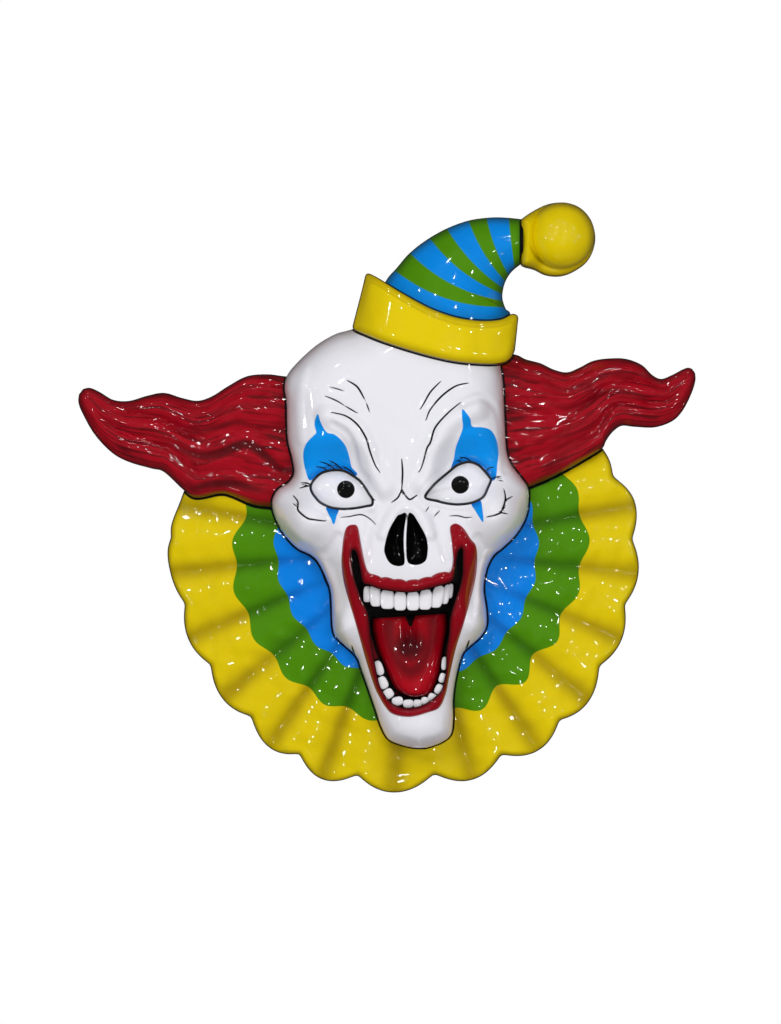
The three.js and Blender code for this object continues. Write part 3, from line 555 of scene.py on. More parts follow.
def makeLips():
    # the inner line lies inside the throat's, so that the lips cover its wall
    outer, inner = lipOutline(), offsetOutline(smoothLine(mouthLine, True), -mouthForm["lipInset"])
    outer, inner = np.vstack([outer, outer[:1]]), np.vstack([inner, inner[:1]])
    share = np.linspace(0, 1, mouthForm["lipRings"] + 1)
    spots = outer[:, None] + (inner - outer)[:, None] * share[None, :, None]
    profile = np.sin(np.pi * (0.1 + 0.72 * share)) * smooth(share, -0.02, 0.12) - 0.25 * (share == 0)
    depth = faceDepth(spots) + mouthForm["lipRise"] * profile[None, :]
    return sheetBody("lips", spots, depth, paints["face"], ring=True)


# The tongue: a cleft at its root, then a trough, then a bulge towards its tip
tongueForm = {
    "rows": 63, "columns": 44, "crowding": 0.6, "rise": 44, "edge": 0.2, "shoulder": 16, "length": 90,
    "root": 8, "cleft": 0.4, "cleftHalf": 6, "trough": 0.14, "troughHalf": 19, "bulge": 0.1, "bulgeHalf": 15,
}
tongueCleft = [(5, -94), (5.5, -104), (7, -113), (6.5, -124)]
# the tongue is darkened with painted shade along these two lines
tongueFolds = [
    [(-17, -104), (-15, -120), (-9, -136), (0, -148), (6, -151)],
    [(28, -102), (27, -118), (21, -134), (13, -147), (6, -151)],
]


def makeTongue():
    left, right, s = sidesOf(tongueLeft, tongueRight, tongueForm["rows"])
    spots, t, width = stripSpots(left, right, tongueForm["columns"], tongueForm["crowding"])
    across = (t - 0.5) * width
    ends = np.minimum((1 - s) * tongueForm["length"], tongueForm["root"] + s * tongueForm["length"])
    rounded = quarterRound(np.minimum(np.minimum(t, 1 - t) * width, ends) / tongueForm["shoulder"])
    crown = 1 - tongueForm["cleft"] * swell(across, 0, tongueForm["cleftHalf"]) * (1 - smooth(s, 0.05, 0.62))
    crown -= tongueForm["trough"] * swell(s, 0.3, 0.22) * swell(across, 0, tongueForm["troughHalf"])
    crown += tongueForm["bulge"] * swell(s, 0.72, 0.17) * swell(across, 0, tongueForm["bulgeHalf"])
    depth = mouthForm["floor"] + tongueForm["rise"] * mix(tongueForm["edge"], 1, rounded) * crown
    return sheetBody("tongue", spots, depth, paints["tongue"])


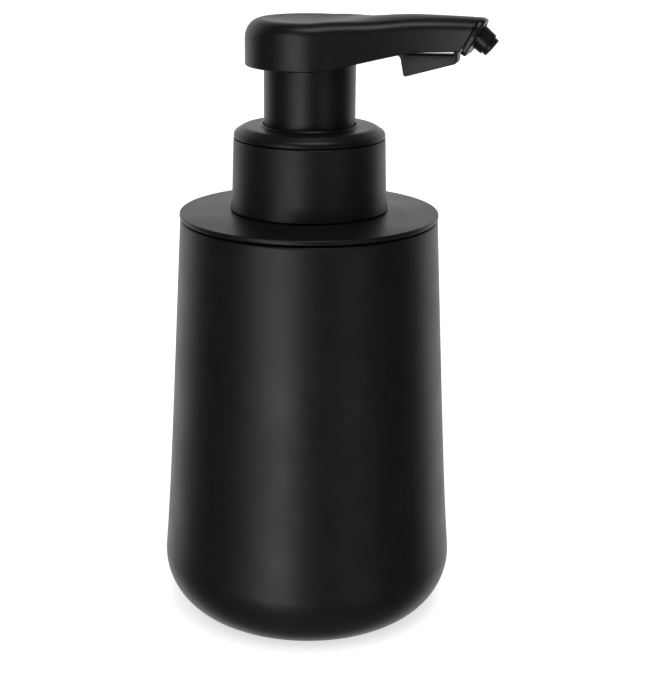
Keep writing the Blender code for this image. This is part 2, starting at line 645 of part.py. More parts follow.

## Work to do
Return every record above exactly as it appears.

## Response to the task
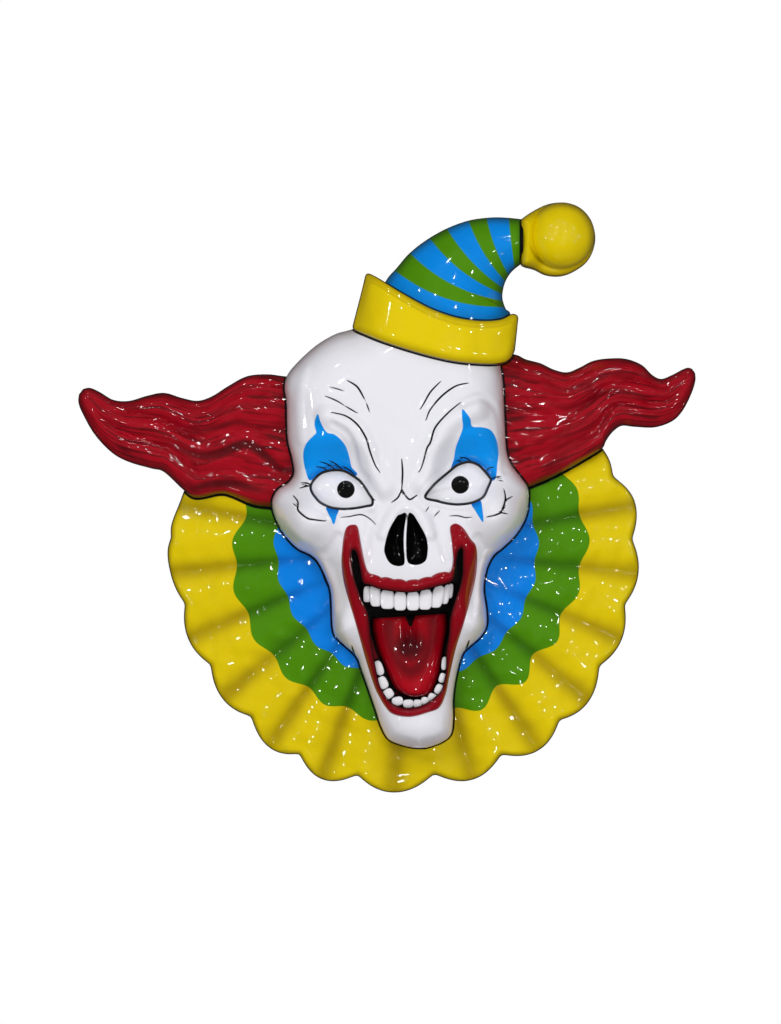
The three.js and Blender code for this object continues. Write part 3, from line 555 of scene.py on. More parts follow.
def makeLips():
    # the inner line lies inside the throat's, so that the lips cover its wall
    outer, inner = lipOutline(), offsetOutline(smoothLine(mouthLine, True), -mouthForm["lipInset"])
    outer, inner = np.vstack([outer, outer[:1]]), np.vstack([inner, inner[:1]])
    share = np.linspace(0, 1, mouthForm["lipRings"] + 1)
    spots = outer[:, None] + (inner - outer)[:, None] * share[None, :, None]
    profile = np.sin(np.pi * (0.1 + 0.72 * share)) * smooth(share, -0.02, 0.12) - 0.25 * (share == 0)
    depth = faceDepth(spots) + mouthForm["lipRise"] * profile[None, :]
    return sheetBody("lips", spots, depth, paints["face"], ring=True)


# The tongue: a cleft at its root, then a trough, then a bulge towards its tip
tongueForm = {
    "rows": 63, "columns": 44, "crowding": 0.6, "rise": 44, "edge": 0.2, "shoulder": 16, "length": 90,
    "root": 8, "cleft": 0.4, "cleftHalf": 6, "trough": 0.14, "troughHalf": 19, "bulge": 0.1, "bulgeHalf": 15,
}
tongueCleft = [(5, -94), (5.5, -104), (7, -113), (6.5, -124)]
# the tongue is darkened with painted shade along these two lines
tongueFolds = [
    [(-17, -104), (-15, -120), (-9, -136), (0, -148), (6, -151)],
    [(28, -102), (27, -118), (21, -134), (13, -147), (6, -151)],
]


def makeTongue():
    left, right, s = sidesOf(tongueLeft, tongueRight, tongueForm["rows"])
    spots, t, width = stripSpots(left, right, tongueForm["columns"], tongueForm["crowding"])
    across = (t - 0.5) * width
    ends = np.minimum((1 - s) * tongueForm["length"], tongueForm["root"] + s * tongueForm["length"])
    rounded = quarterRound(np.minimum(np.minimum(t, 1 - t) * width, ends) / tongueForm["shoulder"])
    crown = 1 - tongueForm["cleft"] * swell(across, 0, tongueForm["cleftHalf"]) * (1 - smooth(s, 0.05, 0.62))
    crown -= tongueForm["trough"] * swell(s, 0.3, 0.22) * swell(across, 0, tongueForm["troughHalf"])
    crown += tongueForm["bulge"] * swell(s, 0.72, 0.17) * swell(across, 0, tongueForm["bulgeHalf"])
    depth = mouthForm["floor"] + tongueForm["rise"] * mix(tongueForm["edge"], 1, rounded) * crown
    return sheetBody("tongue", spots, depth, paints["tongue"])


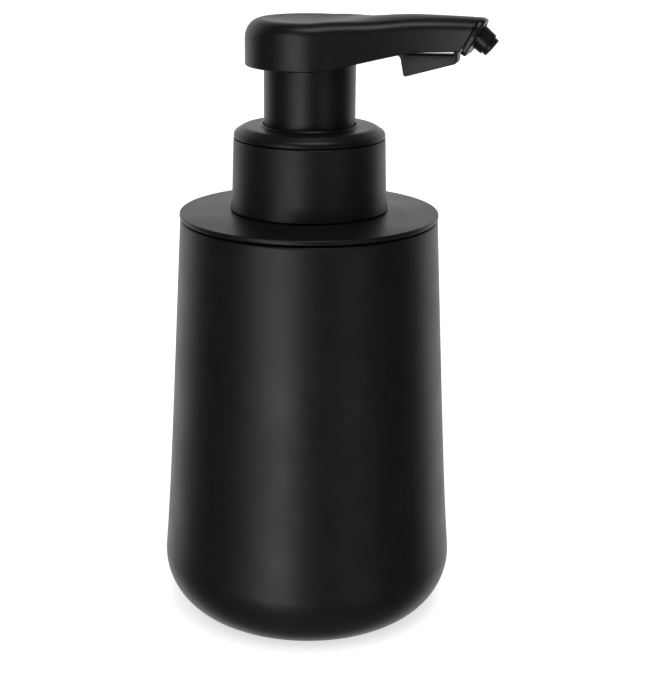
Keep writing the Blender code for this image. This is part 2, starting at line 645 of part.py. More parts follow.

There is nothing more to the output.